THE INPUT |
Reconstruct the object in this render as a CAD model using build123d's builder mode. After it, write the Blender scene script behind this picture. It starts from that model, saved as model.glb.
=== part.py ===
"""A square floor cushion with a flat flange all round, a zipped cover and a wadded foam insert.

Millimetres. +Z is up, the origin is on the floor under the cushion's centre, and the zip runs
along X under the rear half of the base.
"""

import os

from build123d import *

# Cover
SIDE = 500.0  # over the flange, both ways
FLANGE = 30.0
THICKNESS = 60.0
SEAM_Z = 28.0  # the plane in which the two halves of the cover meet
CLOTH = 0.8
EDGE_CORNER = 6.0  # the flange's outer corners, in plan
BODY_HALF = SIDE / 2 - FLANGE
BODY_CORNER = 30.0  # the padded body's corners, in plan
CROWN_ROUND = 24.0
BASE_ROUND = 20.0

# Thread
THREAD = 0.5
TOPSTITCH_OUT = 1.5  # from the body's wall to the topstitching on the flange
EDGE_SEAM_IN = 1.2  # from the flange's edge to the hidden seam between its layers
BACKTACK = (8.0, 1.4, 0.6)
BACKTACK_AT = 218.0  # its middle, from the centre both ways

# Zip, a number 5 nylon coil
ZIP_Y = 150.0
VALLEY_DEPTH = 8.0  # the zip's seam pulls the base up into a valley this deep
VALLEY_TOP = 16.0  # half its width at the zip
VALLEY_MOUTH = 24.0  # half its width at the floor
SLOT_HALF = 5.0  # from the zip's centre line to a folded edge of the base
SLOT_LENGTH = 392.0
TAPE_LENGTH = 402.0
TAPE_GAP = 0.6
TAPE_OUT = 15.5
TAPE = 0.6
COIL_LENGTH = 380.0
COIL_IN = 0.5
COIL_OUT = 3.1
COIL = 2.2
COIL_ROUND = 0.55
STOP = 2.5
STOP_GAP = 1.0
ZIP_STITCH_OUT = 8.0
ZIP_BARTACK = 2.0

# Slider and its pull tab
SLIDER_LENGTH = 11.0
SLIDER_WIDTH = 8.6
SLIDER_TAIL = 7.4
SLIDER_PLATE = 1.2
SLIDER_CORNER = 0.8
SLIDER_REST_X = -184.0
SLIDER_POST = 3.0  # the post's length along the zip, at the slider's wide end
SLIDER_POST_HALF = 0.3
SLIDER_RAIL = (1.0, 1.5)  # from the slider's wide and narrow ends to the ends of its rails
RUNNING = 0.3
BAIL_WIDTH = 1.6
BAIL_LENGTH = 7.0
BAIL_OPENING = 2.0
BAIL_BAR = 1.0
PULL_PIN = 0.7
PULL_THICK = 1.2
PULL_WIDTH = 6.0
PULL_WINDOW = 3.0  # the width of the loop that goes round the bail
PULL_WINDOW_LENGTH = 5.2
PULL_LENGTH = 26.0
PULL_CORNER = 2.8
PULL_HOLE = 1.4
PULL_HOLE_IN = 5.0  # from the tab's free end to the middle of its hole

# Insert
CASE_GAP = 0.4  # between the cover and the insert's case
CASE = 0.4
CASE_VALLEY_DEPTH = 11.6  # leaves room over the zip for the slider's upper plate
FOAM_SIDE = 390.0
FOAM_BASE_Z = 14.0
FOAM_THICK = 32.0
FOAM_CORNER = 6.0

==

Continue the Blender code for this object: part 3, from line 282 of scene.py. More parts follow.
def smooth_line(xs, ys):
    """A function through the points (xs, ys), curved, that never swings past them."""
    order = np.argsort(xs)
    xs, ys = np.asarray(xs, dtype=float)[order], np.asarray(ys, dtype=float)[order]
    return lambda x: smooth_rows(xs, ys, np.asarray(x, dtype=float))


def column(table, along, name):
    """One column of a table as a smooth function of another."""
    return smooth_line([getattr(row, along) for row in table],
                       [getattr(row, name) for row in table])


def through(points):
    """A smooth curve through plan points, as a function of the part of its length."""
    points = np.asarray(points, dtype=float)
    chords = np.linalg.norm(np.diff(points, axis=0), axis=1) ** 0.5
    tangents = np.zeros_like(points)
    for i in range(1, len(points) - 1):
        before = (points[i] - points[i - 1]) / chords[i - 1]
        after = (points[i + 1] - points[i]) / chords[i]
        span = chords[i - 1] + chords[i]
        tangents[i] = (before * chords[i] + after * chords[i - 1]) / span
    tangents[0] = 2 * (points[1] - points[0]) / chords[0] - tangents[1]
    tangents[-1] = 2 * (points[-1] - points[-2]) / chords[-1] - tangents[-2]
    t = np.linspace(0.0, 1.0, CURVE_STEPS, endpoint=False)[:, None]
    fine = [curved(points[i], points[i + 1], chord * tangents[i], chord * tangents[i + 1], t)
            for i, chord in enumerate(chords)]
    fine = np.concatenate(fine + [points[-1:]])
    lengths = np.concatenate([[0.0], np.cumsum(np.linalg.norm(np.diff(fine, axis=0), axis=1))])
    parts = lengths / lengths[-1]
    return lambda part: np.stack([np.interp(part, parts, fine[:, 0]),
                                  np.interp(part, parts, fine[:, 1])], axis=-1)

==

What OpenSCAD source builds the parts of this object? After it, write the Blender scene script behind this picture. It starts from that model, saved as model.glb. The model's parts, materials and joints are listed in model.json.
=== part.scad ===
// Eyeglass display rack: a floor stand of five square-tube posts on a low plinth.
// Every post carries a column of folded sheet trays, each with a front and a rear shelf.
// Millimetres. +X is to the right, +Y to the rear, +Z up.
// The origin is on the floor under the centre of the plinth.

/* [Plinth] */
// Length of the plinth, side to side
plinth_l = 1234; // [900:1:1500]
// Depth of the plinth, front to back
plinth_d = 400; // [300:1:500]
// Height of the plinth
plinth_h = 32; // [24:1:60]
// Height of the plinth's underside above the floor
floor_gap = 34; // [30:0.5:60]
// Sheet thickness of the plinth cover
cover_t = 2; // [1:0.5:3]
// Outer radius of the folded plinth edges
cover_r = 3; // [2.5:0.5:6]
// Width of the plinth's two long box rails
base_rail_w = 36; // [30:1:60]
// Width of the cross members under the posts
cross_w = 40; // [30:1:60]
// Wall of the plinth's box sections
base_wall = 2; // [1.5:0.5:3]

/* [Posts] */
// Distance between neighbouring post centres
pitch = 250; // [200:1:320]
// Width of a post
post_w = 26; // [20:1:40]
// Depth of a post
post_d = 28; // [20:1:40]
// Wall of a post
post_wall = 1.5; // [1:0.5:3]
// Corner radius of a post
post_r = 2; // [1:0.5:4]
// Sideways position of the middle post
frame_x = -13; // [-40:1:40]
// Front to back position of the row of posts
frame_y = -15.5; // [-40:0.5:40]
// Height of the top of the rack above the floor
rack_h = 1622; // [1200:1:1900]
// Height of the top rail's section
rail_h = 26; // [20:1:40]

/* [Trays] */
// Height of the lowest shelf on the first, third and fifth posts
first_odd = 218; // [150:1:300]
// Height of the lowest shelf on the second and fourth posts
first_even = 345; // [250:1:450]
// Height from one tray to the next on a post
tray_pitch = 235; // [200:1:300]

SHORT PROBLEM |
Look through the material above and print exactly the lines from the one containing "Continue the Blender" to the one containing "return lambda x: smooth_rows(xs, ys, np.asarray(x, dtype=float))", both included, and nothing more.

ANSWER TO THE EXERCISE |
Continue the Blender code for this object: part 3, from line 282 of scene.py. More parts follow.
def smooth_line(xs, ys):
    """A function through the points (xs, ys), curved, that never swings past them."""
    order = np.argsort(xs)
    xs, ys = np.asarray(xs, dtype=float)[order], np.asarray(ys, dtype=float)[order]
    return lambda x: smooth_rows(xs, ys, np.asarray(x, dtype=float))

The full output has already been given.